Crosby spoke of how Garcia drew him back into music when his girlfriend had tragically died prior to the making of “If I Could Only Remember My Name.” “I do think that Garcia deliberately did me a kindness. I think he knew that I was in terrible shape, and he knew that that the music was the one thing that was working, and he came in and just maxed that right out. … Just say that I love him, man. I loved him and I will always love him in my heart. He was a wonderful man.”

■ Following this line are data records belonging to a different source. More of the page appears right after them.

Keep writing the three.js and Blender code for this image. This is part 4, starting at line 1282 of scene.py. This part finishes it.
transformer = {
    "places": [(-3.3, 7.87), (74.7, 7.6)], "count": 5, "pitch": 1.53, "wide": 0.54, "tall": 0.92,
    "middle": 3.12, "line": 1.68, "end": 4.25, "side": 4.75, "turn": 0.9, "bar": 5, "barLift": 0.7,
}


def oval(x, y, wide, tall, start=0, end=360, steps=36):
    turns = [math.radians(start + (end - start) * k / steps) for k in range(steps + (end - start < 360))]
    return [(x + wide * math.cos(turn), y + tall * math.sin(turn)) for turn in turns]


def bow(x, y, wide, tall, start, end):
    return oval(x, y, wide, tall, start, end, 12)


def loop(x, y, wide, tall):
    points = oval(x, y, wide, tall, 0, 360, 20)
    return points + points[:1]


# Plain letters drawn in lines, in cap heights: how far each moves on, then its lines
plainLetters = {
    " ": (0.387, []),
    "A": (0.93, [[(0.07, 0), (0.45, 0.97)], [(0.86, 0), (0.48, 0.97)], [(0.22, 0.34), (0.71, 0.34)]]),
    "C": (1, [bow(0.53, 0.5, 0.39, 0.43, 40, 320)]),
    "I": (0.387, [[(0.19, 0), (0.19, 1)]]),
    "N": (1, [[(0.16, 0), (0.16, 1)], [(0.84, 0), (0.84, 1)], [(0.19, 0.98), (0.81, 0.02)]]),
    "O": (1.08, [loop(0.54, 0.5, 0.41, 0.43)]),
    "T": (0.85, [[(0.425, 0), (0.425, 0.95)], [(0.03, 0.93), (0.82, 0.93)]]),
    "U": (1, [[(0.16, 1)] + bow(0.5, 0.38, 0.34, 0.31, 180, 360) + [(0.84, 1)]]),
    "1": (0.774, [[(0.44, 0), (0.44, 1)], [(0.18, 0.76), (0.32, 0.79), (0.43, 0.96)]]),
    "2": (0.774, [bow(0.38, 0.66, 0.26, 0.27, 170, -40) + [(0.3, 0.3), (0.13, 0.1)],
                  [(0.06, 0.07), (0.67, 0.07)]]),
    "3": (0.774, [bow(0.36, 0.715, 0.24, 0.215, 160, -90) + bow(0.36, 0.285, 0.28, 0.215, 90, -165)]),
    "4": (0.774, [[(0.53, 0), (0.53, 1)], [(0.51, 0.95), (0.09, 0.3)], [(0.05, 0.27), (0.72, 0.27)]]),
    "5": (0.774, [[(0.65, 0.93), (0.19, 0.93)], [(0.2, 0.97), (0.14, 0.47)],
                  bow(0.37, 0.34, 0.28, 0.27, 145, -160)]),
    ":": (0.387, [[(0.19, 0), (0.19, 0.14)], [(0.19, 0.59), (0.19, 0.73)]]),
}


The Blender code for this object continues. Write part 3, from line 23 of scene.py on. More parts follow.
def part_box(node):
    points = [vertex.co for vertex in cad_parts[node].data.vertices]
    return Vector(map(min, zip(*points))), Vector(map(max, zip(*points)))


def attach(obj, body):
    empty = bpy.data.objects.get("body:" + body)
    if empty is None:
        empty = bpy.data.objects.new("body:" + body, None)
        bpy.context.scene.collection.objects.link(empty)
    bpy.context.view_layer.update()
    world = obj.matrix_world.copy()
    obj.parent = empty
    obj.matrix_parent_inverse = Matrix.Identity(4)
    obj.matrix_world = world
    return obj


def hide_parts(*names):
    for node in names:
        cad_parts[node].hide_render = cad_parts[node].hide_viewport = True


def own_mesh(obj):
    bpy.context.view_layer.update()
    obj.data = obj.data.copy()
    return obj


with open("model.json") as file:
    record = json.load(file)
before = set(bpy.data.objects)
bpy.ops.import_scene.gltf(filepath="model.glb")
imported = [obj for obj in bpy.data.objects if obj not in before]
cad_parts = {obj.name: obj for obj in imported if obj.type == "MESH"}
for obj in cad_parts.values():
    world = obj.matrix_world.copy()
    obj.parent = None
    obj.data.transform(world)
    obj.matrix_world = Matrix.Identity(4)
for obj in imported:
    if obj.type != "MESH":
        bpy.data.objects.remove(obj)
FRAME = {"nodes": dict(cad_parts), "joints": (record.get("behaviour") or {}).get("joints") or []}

Crowe shared his five favorite underrated David Crosby tracks with Variety when their documentary came out in 2019. In a separate article, Crowe talked about working with producer Greg Mariotti on the picture with the idea of preserving Crosby’s legacy and personality for future generations of viewers. “’Years from now,’ Greg would say, ‘aren’t you going to be really happy that you did this while Crosby was alive and wanted to do this project and was ready to talk?’ So we went all in, and it became a thing you always try and get into a feature, which is that it transcended your original purpose and became an emotional thing.”
Among the many testimonials to Crosby that came in following his death (see that roundup here), it was an older one that especially circulated among fans of 1960s rock legends. Wrote Bob Dylan in his memoir, “Chronicles”: “Crosby was a colorful and unpredictable character, wore a Mandrake the Magician cape, didn’t get along with too many people and had a beautiful voice — an architect of harmony … (He) could freak out a whole city block by himself, but I liked him a lot.”
Crosby’s very last public statements on Wednesday, the day before he died — on Twitter, the platform he had so taken to late in life — were a typical mixture of things that characterized his musically and politically inclined feed: a slam against House Republicans Matt Gaetz and Marjorie Taylor Greene, and messages in praise of Greta Thunberg’s activism and the supremacy of Paul McCartney’s “Eleanor Rigby.”
Clarification: An earlier version of this story included a statement attributed to Jan Crosby that Variety has not been able to independently confirm with others in Crosby’s camp.